Sebelumnya, Badan Legislatif (Baleg) DPR mendadak menggelar rapat dan menyepakati revisi UU Pilkada pada Rabu (21/8/2024). Pembahasan RUU Pilkada dilakukan dalam waktu kurang dari tujuh jam. RUU itu disetujui delapan dari sembilan fraksi di DPR. Hanya Fraksi PDI Perjuangan yang menolak.

Pembahasan Revisi UU Pilkada itu dilakukan Baleg DPR sehari setelah Mahkamah Konstitusi (MK) mengubah syarat pencalonan pilkada melalui putusan nomor 60/PUU-XXII/2024 dan nomor 70/PUU-XXII/2024.

Pada Selasa (20/8/2024), MK mengetok  putusan nomor 60/PUU-XXII/2024 yang mengubah ambang batas pencalonan kepala daerah. Putusan itu mengubah ketentuan dalam pasal 40 ayat (1) UU Pilkada.

Dengan putusan tersebut, partai atau gabungan partai politik tak lagi harus mengumpulkan 20 persen kursi DPRD atau 25 persen suara sah untuk mencalonkan kepala daerah dan wakil kepala daerah.

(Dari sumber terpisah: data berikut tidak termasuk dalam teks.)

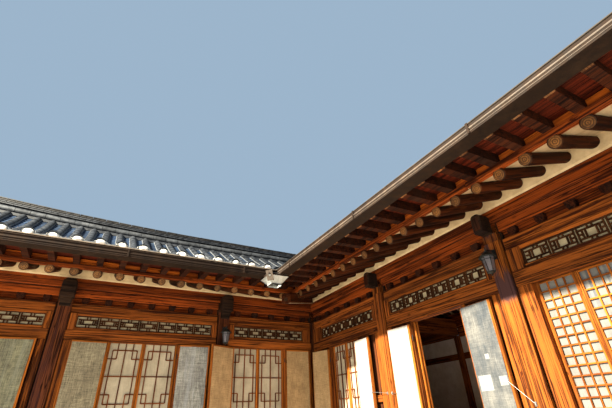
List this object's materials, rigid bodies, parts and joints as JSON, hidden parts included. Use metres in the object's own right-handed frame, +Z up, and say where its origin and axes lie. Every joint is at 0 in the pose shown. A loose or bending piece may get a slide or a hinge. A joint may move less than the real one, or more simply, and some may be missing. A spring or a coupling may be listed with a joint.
{
  "type": "hanok house",
  "caption": "Single-storey timber house of two wings round an inner courtyard corner, with tiled gable roofs, exposed round rafters and papered lattice windows.",
  "frame": {"origin": "on the ground under the inner corner of the courtyard, where the planes of the two fronts cross", "axes": "-X along the left wing's front, -Y along the right wing's front, +Z up"},
  "size_m": [14.4719, 14.0319, 6.3884],
  "materials": {
    "stone": "dressed granite",
    "floor": "oiled paper over clay",
    "column_wood": "dark oiled pine",
    "frame_wood": "aged oiled pine",
    "purlin_wood": "red-brown oiled pine",
    "rafter_wood": "round pine logs with plaster between them",
    "roof_tile": "fired grey clay",
    "gutter_metal": "satin dark brown",
    "bare_metal": "galvanised",
    "window_paper": "mulberry paper in a wooden lattice",
    "leaf_paper": "mulberry paper in a wooden frame",
    "wall_plaster": "lime plaster between timbers",
    "lantern_iron": "black paint"
  },
  "bodies": {
    "house": {"stone_platform": "stone", "floor": "floor", "column_corner": "column_wood", "column_left_1": "column_wood", "column_left_2": "column_wood", "column_left_3": "column_wood", "column_right_1": "column_wood", "column_right_2": "column_wood", "column_right_3": "column_wood", "tie_beam_left": "frame_wood", "tie_beam_right": "frame_wood", "purlin_front": "purlin_wood", "purlin_back": "purlin_wood", "roof_frame_left": "frame_wood", "roof_frame_right": "frame_wood", "rafters_left": "rafter_wood", "rafters_right": "rafter_wood", "valley_rafter": "rafter_wood", "flying_rafters_left": "purlin_wood", "flying_rafters_right": "purlin_wood", "roof_tiles_left": "roof_tile", "roof_tiles_right": "roof_tile", "roof_ridge": "roof_tile", "bargeboard_left": "frame_wood", "bargeboard_right": "frame_wood", "gutter": "gutter_metal", "gutter_hopper": "bare_metal", "bay_frame_left_1": "frame_wood", "bay_frame_left_2": "frame_wood", "bay_frame_left_3": "frame_wood", "bay_frame_right_1": "frame_wood", "bay_frame_right_2": "frame_wood", "threshold_right_2": "frame_wood", "bay_frame_right_3": "frame_wood", "lattice_left_1": "window_paper", "lattice_left_2": "window_paper", "lattice_left_3": "window_paper", "lattice_right_1": "window_paper", "grid_window_right_3": "window_paper", "grid_window_left_back": "window_paper", "grid_window_right_back": "window_paper", "leaf_left_1a": "leaf_paper", "leaf_left_1b": "leaf_paper", "leaf_left_2a": "leaf_paper", "leaf_left_2b": "leaf_paper", "leaf_left_3a": "leaf_paper", "leaf_left_3b": "leaf_paper", "leaf_right_1a": "leaf_paper", "leaf_right_1b": "leaf_paper", "wall_left_back": "wall_plaster", "wall_right_back": "wall_plaster", "wall_left_gable": "wall_plaster", "wall_right_gable": "wall_plaster", "lantern_left": "lantern_iron", "lantern_right": "lantern_iron"},
    "door_a": {"door_right_2a": "leaf_paper"},
    "door_b": {"door_right_2b": "leaf_paper"}
  },
  "joints": [
    {"name": "door_a_hinge", "type": "hinge", "parent": "house", "child": "door_a", "pos_m": [0.015, -4.045, 1.79], "axis": [0, 0, 1], "range_deg": [-177, 0]},
    {"name": "door_b_hinge", "type": "hinge", "parent": "house", "child": "door_b", "pos_m": [0.015, -3.05, 1.79], "axis": [0, 0, 1], "range_deg": [0, 177]}
  ]
}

Ambang batas pencalonan berada di rentang 6,5 persen hingga 10 persen, tergantung jumlah daftar pemilih tetap (DPT) di daerah tersebut.

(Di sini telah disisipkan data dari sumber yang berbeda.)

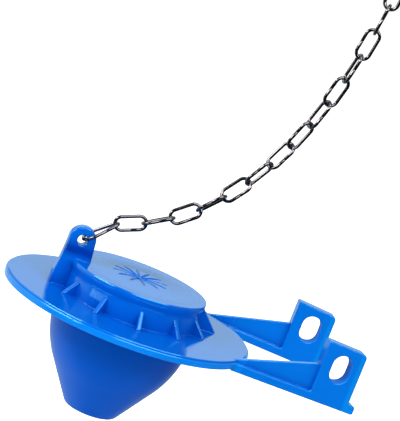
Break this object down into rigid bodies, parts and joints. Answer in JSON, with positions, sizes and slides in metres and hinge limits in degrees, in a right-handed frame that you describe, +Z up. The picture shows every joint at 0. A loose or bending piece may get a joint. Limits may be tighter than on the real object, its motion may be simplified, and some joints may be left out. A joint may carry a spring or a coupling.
{
  "type": "toilet flapper",
  "caption": "Toilet tank flapper: round moulded lid with slotted hinge arms, a soft seal with a hollow float cone under it, and a steel lift chain with a wire hook.",
  "frame": {"origin": "centre of the sealing face under the flange, where the flapper lies on the flush valve seat", "axes": "+Z up along the axis of the float cone, +X towards the slotted hinge arms, chain ear on the -X side"},
  "size_m": [0.1161, 0.0818, 0.1774],
  "materials": {
    "lid_plastic": "glossy moulded blue plastic",
    "float_plastic": "satin blue soft plastic",
    "chain_steel": "bright polished steel wire"
  },
  "bodies": {
    "flapper": {"flapper_frame": "lid_plastic", "seal_float": "float_plastic"},
    "link_01": {"chain_link_01": "chain_steel"},
    "link_02": {"chain_link_02": "chain_steel"},
    "link_03": {"chain_link_03": "chain_steel"},
    "link_04": {"chain_link_04": "chain_steel"},
    "link_05": {"chain_link_05": "chain_steel"},
    "link_06": {"chain_link_06": "chain_steel"},
    "link_07": {"chain_link_07": "chain_steel"},
    "link_08": {"chain_link_08": "chain_steel"},
    "link_09": {"chain_link_09": "chain_steel"},
    "link_10": {"chain_link_10": "chain_steel"},
    "link_11": {"chain_link_11": "chain_steel"},
    "link_12": {"chain_link_12": "chain_steel"},
    "link_13": {"chain_link_13": "chain_steel"},
    "link_14": {"chain_link_14": "chain_steel"},
    "link_15": {"chain_link_15": "chain_steel"},
    "hook": {"lever_hook": "chain_steel"}
  },
  "joints": [
    {"name": "link_01_swing", "type": "hinge", "parent": "flapper", "child": "link_01", "pos_m": [-0.0218, 0, 0.0185], "axis": [0, -1, 0], "range_deg": [-35, 100]},
    {"name": "link_02_swing", "type": "hinge", "parent": "link_01", "child": "link_02", "pos_m": [-0.01275, 0, 0.02676], "axis": [0, 1, 0], "range_deg": [-45, 45]},
    {"name": "link_03_swing", "type": "hinge", "parent": "link_02", "child": "link_03", "pos_m": [-0.00446, 0, 0.02986], "axis": [-0.3502, 0, 0.9367], "range_deg": [-45, 45]},
    {"name": "link_04_swing", "type": "hinge", "parent": "link_03", "child": "link_04", "pos_m": [0.00325, 0, 0.0342], "axis": [0.0768, 0.9877, -0.1363], "range_deg": [-45, 45]},
    {"name": "link_05_swing", "type": "hinge", "parent": "link_04", "child": "link_05", "pos_m": [0.01023, 0, 0.03963], "axis": [-0.5838, 0.309, 0.7508], "range_deg": [-45, 45]},
    {"name": "link_06_swing", "type": "hinge", "parent": "link_05", "child": "link_06", "pos_m": [0.01642, 0, 0.04596], "axis": [0.3245, 0.891, -0.3175], "range_deg": [-45, 45]},
    {"name": "link_07_swing", "type": "hinge", "parent": "link_06", "child": "link_07", "pos_m": [0.02181, 0, 0.05298], "axis": [-0.642, 0.5878, 0.4922], "range_deg": [-45, 45]},
    {"name": "link_08_swing", "type": "hinge", "parent": "link_07", "child": "link_08", "pos_m": [0.02643, 0, 0.06053], "axis": [0.603, 0.7071, -0.3693], "range_deg": [-45, 45]},
    {"name": "link_09_swing", "type": "hinge", "parent": "link_08", "child": "link_09", "pos_m": [0.03035, 0, 0.06846], "axis": [-0.5268, 0.809, 0.2607], "range_deg": [-45, 45]},
    {"name": "link_10_swing", "type": "hinge", "parent": "link_09", "child": "link_10", "pos_m": [0.03366, 0, 0.07667], "axis": [0.8266, 0.454, -0.3326], "range_deg": [-45, 45]},
    {"name": "link_11_swing", "type": "hinge", "parent": "link_10", "child": "link_11", "pos_m": [0.03641, 0, 0.08508], "axis": [-0.2937, 0.9511, 0.0962], "range_deg": [-45, 45]},
    {"name": "link_12_swing", "type": "hinge", "parent": "link_11", "child": "link_12", "pos_m": [0.03869, 0, 0.09364], "axis": [0.9545, 0.1564, -0.2539], "range_deg": [-45, 45]},
    {"name": "link_13_swing", "type": "hinge", "parent": "link_12", "child": "link_13", "pos_m": [0.04054, 0, 0.10229], "axis": [0, 1, 0], "range_deg": [-45, 45]},
    {"name": "link_14_swing", "type": "hinge", "parent": "link_13", "child": "link_14", "pos_m": [0.04203, 0, 0.11101], "axis": [0.9736, -0.1564, -0.166], "range_deg": [-45, 45]},
    {"name": "link_15_swing", "type": "hinge", "parent": "link_14", "child": "link_15", "pos_m": [0.04319, 0, 0.11979], "axis": [0.3063, 0.9511, -0.0406], "range_deg": [-45, 45]},
    {"name": "hook_swing", "type": "hinge", "parent": "link_15", "child": "hook", "pos_m": [0.04407, 0, 0.12859], "axis": [0.8866, -0.454, -0.0884], "range_deg": [-45, 45]}
  ]
}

Kemudian dalam putusan nomor 70/PUU-XXII/2024, MK memutuskan usia calon gubernur dan wakil gubernur minimal 30 tahun terhitung saat penetapan calon kepala daerah.

Putusan MK nomor 60 berpotensi membuyarkan skenario aksi borong partai yang dilakukan kandidat kepala daerah untuk menggagalkan pencalonan kandidat lainnya pada pilkada.

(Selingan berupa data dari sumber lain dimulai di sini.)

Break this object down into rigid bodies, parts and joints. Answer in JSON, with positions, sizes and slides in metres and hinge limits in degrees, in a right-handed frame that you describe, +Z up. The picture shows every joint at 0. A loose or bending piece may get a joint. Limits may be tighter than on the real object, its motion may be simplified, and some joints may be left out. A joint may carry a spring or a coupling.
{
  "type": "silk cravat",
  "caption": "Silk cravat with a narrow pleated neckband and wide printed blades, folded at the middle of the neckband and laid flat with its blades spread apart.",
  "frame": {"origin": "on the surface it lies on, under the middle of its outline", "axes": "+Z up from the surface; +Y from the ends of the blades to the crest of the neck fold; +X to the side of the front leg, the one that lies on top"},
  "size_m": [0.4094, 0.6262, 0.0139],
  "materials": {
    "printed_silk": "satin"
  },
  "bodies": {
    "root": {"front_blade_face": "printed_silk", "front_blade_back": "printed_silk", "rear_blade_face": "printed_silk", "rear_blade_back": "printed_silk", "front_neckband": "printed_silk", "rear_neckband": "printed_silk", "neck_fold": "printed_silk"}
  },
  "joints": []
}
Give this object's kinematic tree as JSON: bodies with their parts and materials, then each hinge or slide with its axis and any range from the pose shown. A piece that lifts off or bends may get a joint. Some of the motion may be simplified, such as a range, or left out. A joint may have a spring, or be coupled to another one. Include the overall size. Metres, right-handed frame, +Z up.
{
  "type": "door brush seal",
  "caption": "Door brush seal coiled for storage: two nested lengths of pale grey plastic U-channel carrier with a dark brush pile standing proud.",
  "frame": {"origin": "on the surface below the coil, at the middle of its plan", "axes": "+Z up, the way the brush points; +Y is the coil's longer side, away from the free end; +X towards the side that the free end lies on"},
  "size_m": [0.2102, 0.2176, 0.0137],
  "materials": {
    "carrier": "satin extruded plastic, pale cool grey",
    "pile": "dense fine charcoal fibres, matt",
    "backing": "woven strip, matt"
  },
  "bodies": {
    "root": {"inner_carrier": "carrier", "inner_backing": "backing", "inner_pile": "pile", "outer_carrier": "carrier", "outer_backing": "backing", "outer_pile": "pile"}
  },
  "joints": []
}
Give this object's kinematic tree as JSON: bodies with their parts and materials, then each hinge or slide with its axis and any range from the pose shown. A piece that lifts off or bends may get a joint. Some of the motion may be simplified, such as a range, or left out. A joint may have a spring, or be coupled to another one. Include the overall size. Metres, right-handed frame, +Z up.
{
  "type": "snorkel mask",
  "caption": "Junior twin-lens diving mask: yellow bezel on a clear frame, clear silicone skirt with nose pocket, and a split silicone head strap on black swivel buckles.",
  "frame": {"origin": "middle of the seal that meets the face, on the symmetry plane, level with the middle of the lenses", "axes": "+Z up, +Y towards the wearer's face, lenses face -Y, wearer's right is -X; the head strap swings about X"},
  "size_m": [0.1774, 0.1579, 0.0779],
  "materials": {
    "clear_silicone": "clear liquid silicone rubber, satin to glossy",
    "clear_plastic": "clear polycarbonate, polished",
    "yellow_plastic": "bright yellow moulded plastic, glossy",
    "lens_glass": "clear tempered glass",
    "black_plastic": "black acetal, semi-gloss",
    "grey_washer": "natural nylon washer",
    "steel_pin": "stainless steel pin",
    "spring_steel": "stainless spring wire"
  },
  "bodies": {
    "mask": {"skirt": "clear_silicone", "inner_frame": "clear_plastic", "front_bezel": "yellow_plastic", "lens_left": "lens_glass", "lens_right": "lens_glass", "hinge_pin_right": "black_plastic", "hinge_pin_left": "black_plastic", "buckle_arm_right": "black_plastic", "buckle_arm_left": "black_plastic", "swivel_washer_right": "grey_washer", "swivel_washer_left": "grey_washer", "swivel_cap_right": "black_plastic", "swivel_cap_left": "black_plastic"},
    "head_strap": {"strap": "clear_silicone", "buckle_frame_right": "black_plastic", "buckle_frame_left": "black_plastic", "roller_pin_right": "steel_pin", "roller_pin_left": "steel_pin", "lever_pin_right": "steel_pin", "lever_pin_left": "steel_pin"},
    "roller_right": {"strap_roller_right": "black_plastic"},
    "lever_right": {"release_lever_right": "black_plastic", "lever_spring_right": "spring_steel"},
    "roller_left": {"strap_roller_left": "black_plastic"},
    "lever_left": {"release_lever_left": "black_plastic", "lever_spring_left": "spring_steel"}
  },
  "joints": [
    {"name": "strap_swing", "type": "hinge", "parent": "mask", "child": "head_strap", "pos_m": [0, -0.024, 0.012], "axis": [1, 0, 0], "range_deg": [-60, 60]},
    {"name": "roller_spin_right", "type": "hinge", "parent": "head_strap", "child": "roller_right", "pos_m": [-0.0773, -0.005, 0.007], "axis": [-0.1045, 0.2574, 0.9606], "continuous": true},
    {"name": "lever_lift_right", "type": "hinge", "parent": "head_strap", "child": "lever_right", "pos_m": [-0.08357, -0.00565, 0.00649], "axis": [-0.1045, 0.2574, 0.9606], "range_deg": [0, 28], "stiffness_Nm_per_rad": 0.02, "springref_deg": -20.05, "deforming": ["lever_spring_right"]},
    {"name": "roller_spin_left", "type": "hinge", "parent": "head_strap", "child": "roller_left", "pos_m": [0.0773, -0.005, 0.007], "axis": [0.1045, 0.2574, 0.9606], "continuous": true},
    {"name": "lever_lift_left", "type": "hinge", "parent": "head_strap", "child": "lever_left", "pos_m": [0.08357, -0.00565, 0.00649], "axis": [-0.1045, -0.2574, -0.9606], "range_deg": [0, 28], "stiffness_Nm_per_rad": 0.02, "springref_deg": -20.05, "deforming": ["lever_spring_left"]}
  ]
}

Sedangkan putusan nomor 70 dapat memupuskan rencana putra Presiden Joko Widodo, Kaesang Pangarep, ikut kontestasi Pilkada.

Namun, DPR tak mengakomodasi keseluruhan putusan MK itu dan malah memandulkannya dengan memproses cepat Revisi UU Pilkada.
Manuver para politisi DPR itu memicu gelombang aksi massa besar-besaran pada di sejumlah daerah pada Kamis (22/8/2024).

Di Jakarta, aksi puluhan ribu mahasiswa bersama buruh dan masyarakat sipil, termasuk kalangan artis dan komedian, terpusat di Gedung DPR-RI Senayan, Jakarta.  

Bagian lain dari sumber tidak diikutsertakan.